** begin **

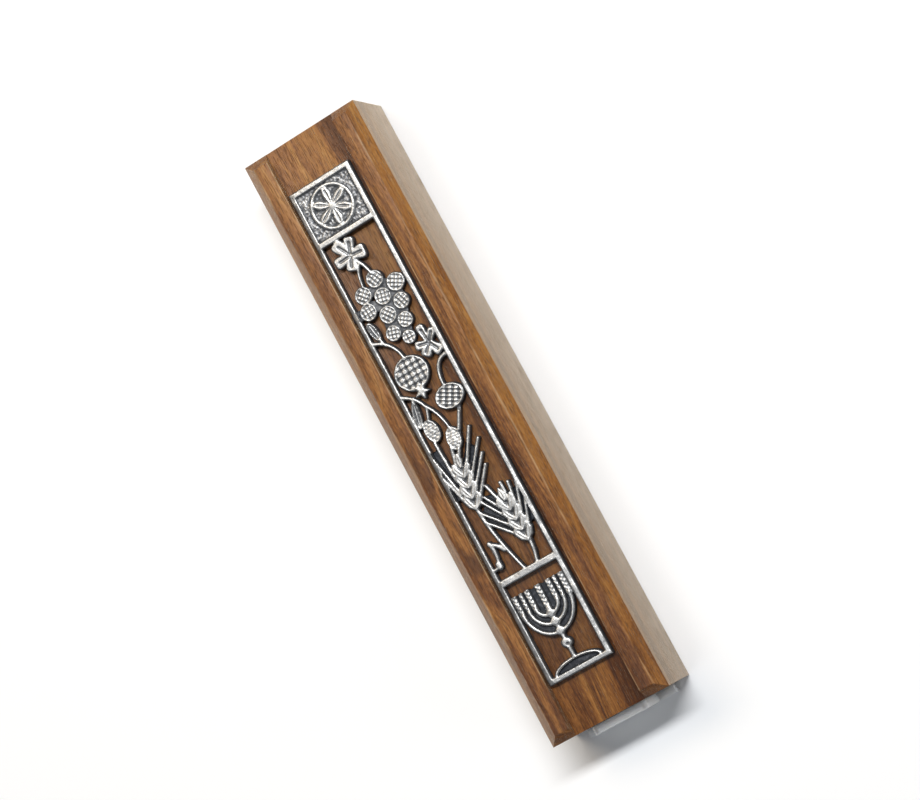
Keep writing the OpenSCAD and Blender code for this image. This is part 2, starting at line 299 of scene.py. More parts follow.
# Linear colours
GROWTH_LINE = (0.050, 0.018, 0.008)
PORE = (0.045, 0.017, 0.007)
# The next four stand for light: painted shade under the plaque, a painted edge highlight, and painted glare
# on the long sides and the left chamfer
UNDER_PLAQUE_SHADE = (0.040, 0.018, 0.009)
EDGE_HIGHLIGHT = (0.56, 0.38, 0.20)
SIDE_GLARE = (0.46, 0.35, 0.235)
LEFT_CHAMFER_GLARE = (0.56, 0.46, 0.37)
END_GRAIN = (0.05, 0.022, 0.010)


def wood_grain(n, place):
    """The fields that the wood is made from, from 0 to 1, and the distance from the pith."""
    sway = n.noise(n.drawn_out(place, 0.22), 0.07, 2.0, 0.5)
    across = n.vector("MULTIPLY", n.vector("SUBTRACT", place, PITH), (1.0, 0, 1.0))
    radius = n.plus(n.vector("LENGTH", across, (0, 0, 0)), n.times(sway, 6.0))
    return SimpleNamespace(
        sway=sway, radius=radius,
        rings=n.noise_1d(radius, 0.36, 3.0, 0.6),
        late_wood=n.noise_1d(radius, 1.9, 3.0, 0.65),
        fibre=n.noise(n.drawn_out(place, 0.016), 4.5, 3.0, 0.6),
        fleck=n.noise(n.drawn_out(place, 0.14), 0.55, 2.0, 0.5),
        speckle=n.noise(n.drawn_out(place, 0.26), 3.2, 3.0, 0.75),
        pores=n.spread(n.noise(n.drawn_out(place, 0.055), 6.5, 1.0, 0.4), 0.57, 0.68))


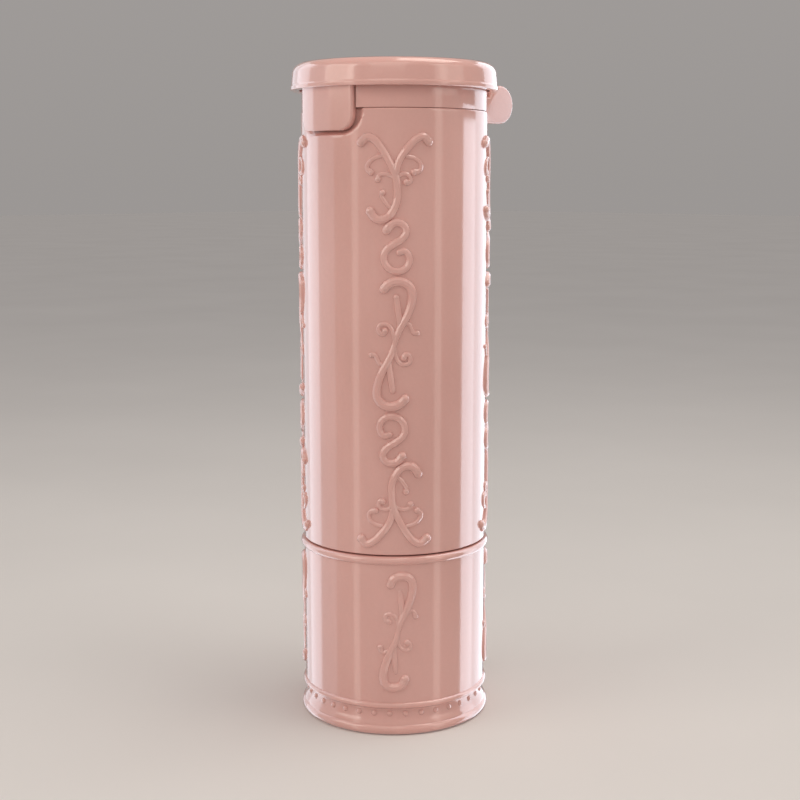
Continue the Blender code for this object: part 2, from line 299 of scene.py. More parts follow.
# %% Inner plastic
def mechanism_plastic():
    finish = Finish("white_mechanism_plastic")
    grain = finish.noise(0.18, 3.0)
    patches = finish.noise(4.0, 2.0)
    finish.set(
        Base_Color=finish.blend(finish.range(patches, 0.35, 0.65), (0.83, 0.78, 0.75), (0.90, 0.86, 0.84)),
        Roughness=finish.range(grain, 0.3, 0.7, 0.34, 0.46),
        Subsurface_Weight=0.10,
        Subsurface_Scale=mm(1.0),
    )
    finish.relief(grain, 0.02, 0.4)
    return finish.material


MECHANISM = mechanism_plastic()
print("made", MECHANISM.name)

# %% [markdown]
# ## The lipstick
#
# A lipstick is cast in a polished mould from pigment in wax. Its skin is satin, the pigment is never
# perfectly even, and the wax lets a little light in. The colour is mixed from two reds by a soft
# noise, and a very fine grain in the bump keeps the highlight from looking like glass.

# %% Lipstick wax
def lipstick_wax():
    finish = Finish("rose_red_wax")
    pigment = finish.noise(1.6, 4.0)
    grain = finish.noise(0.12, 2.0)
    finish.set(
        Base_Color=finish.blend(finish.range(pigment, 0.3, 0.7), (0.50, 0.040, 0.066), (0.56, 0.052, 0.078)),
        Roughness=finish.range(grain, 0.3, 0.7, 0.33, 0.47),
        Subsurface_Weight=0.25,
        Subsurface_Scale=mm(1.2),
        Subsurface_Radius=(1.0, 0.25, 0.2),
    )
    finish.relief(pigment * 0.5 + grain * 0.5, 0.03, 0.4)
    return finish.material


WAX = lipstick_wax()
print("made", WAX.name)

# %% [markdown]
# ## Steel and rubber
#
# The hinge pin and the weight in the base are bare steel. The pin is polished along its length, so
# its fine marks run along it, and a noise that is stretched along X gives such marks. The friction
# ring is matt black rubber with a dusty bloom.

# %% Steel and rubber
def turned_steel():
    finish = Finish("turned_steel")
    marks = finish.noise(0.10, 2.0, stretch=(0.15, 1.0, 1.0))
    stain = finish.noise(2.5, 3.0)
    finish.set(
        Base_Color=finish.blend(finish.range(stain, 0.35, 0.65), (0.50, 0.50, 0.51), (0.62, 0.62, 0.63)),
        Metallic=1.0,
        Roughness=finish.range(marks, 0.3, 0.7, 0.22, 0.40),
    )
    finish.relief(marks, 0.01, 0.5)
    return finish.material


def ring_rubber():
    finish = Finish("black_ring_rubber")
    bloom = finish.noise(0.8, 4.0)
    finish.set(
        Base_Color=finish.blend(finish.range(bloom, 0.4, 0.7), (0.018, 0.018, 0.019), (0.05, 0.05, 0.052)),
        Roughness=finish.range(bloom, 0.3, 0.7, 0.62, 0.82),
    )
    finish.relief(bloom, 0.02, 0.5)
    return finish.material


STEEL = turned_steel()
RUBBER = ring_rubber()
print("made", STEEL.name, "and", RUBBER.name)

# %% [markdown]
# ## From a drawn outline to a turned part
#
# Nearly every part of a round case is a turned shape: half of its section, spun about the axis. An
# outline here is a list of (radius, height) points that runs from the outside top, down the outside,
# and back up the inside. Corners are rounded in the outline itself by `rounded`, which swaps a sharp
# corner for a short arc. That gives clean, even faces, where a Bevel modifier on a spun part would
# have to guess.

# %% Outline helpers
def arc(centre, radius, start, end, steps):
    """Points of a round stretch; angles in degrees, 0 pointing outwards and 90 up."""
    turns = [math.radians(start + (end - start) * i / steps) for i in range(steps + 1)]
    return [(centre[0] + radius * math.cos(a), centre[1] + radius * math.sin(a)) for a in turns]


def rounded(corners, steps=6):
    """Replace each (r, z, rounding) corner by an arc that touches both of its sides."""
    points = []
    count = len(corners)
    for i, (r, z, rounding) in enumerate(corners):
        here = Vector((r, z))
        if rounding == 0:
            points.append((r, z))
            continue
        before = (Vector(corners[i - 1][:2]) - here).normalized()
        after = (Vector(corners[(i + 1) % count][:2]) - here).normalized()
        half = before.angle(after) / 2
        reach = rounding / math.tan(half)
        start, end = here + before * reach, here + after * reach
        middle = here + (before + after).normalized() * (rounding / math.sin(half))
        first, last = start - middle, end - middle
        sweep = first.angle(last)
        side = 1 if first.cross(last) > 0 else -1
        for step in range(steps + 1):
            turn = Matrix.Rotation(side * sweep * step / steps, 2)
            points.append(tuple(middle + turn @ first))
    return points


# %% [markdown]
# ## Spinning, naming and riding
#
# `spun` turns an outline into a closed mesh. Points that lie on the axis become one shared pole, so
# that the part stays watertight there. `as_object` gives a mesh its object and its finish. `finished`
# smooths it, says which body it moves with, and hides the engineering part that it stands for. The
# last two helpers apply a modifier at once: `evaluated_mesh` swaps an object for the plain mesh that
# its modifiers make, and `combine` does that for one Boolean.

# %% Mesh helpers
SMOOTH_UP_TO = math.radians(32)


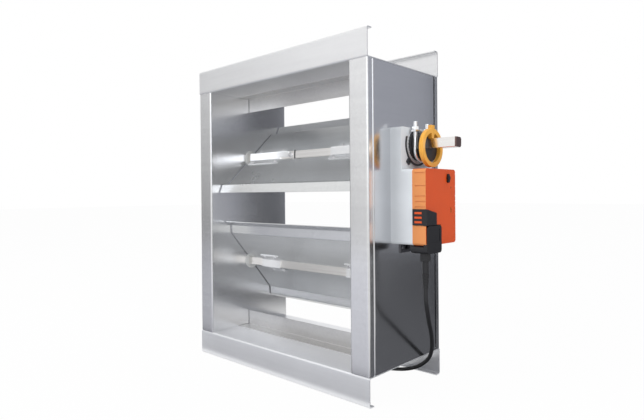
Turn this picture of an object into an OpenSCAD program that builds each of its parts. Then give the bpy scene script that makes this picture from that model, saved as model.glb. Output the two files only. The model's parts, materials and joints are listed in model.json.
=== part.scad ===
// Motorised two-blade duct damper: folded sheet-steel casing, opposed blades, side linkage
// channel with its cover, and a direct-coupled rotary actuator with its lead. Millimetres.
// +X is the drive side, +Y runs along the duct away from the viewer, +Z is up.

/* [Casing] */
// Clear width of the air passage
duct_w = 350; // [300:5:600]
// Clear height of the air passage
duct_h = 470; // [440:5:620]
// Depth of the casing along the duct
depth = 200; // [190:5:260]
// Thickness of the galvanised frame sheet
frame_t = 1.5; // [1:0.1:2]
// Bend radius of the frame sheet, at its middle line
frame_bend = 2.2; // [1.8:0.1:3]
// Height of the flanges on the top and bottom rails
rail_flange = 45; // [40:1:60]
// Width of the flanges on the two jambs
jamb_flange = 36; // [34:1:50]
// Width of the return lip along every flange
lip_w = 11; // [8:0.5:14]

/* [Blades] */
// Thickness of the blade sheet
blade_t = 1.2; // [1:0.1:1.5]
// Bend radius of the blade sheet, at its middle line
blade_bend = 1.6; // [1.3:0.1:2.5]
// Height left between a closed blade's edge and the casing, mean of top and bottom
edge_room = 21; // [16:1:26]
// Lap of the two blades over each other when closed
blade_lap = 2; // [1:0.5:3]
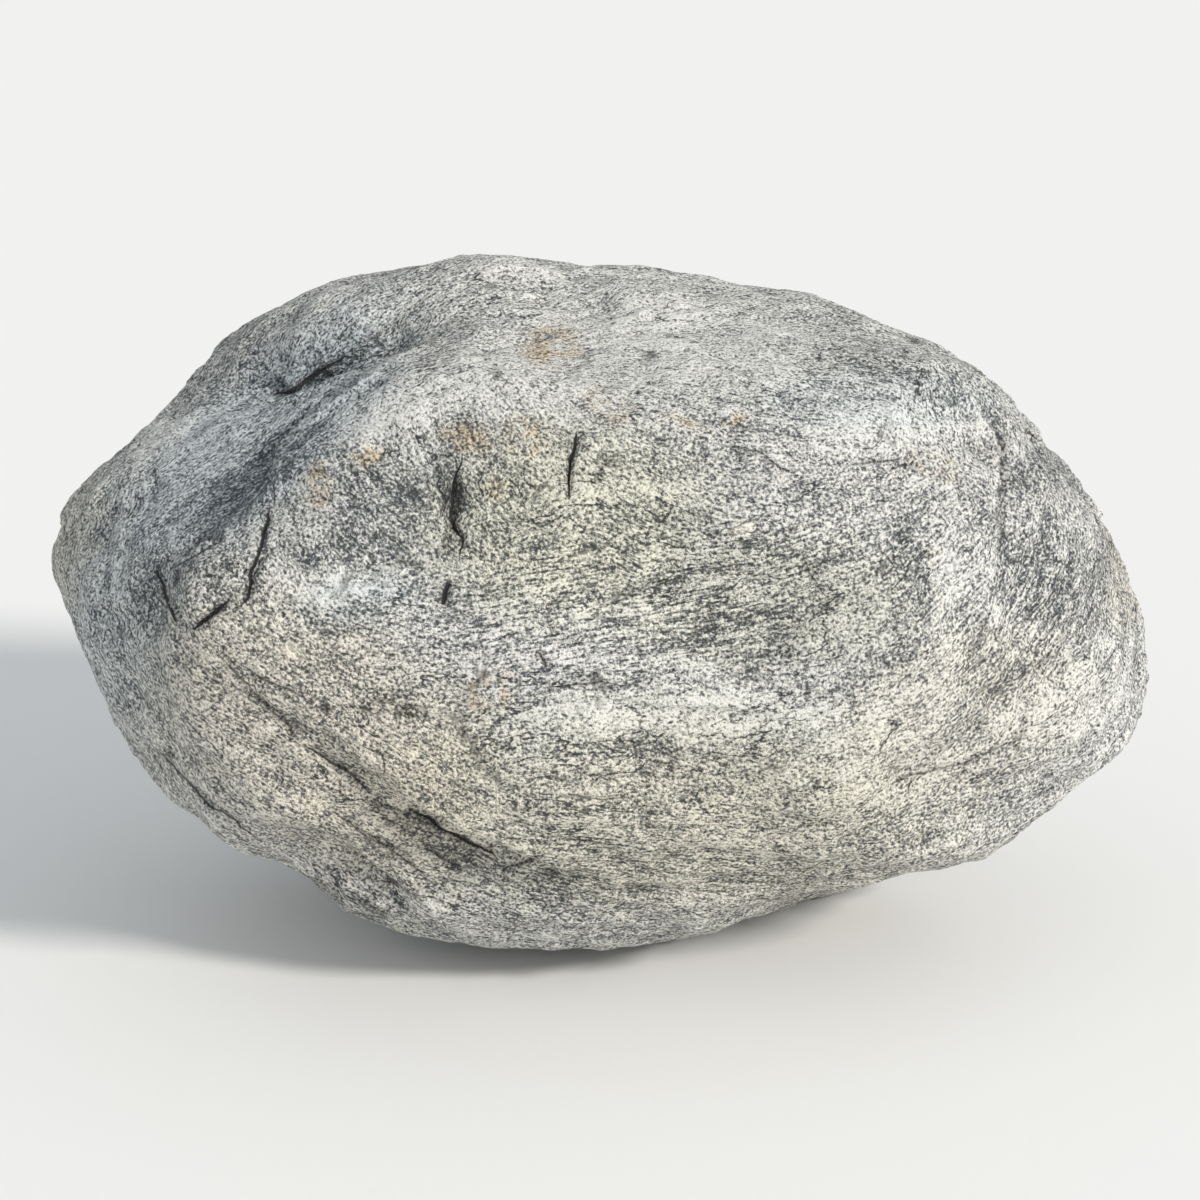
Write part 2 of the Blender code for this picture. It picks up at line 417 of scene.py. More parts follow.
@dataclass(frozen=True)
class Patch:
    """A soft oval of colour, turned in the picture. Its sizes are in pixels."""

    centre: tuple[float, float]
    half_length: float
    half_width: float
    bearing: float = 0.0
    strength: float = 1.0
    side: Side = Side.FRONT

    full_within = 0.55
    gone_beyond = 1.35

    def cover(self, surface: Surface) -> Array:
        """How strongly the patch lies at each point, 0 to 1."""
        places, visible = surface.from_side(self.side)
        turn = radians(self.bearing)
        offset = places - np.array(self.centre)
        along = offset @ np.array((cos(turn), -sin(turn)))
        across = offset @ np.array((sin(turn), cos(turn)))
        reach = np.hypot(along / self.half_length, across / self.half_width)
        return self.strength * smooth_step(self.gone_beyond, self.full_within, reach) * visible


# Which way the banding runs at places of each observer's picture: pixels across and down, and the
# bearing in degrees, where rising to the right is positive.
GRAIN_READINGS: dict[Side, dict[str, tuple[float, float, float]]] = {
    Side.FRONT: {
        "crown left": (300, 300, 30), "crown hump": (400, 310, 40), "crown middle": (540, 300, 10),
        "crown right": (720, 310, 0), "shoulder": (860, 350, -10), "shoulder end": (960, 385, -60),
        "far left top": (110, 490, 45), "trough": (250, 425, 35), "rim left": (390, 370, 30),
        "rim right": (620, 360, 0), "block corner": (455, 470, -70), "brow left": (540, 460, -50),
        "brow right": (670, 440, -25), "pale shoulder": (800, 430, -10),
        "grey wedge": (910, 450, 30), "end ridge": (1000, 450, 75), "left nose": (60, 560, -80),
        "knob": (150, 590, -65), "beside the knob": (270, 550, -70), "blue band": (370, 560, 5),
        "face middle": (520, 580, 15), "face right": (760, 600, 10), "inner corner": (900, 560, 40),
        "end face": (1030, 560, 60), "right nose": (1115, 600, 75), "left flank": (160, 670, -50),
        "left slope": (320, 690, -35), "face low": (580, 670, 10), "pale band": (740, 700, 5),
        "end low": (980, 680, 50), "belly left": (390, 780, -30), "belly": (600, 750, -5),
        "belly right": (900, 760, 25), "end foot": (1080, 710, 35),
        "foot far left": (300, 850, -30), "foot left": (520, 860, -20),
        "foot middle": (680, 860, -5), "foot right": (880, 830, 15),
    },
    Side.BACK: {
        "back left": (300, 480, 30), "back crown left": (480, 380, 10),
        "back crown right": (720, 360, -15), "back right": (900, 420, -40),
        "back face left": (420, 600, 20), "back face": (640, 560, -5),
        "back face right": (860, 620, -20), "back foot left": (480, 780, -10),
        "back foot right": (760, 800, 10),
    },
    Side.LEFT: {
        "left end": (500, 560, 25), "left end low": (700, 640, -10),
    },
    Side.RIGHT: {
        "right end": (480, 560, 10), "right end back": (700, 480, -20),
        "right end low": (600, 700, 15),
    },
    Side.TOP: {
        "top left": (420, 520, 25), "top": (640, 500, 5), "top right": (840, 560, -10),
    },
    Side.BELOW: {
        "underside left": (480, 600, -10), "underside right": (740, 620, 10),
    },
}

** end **

● **PROBLEM**:
Extract the lines from the line with "Write part 2" to the line with "soft oval of", inclusive, reproducing them exactly and leaving out every other line.

● **CORRECT RESULT**:
Write part 2 of the Blender code for this picture. It picks up at line 417 of scene.py. More parts follow.
@dataclass(frozen=True)
class Patch:
    """A soft oval of colour, turned in the picture. Its sizes are in pixels."""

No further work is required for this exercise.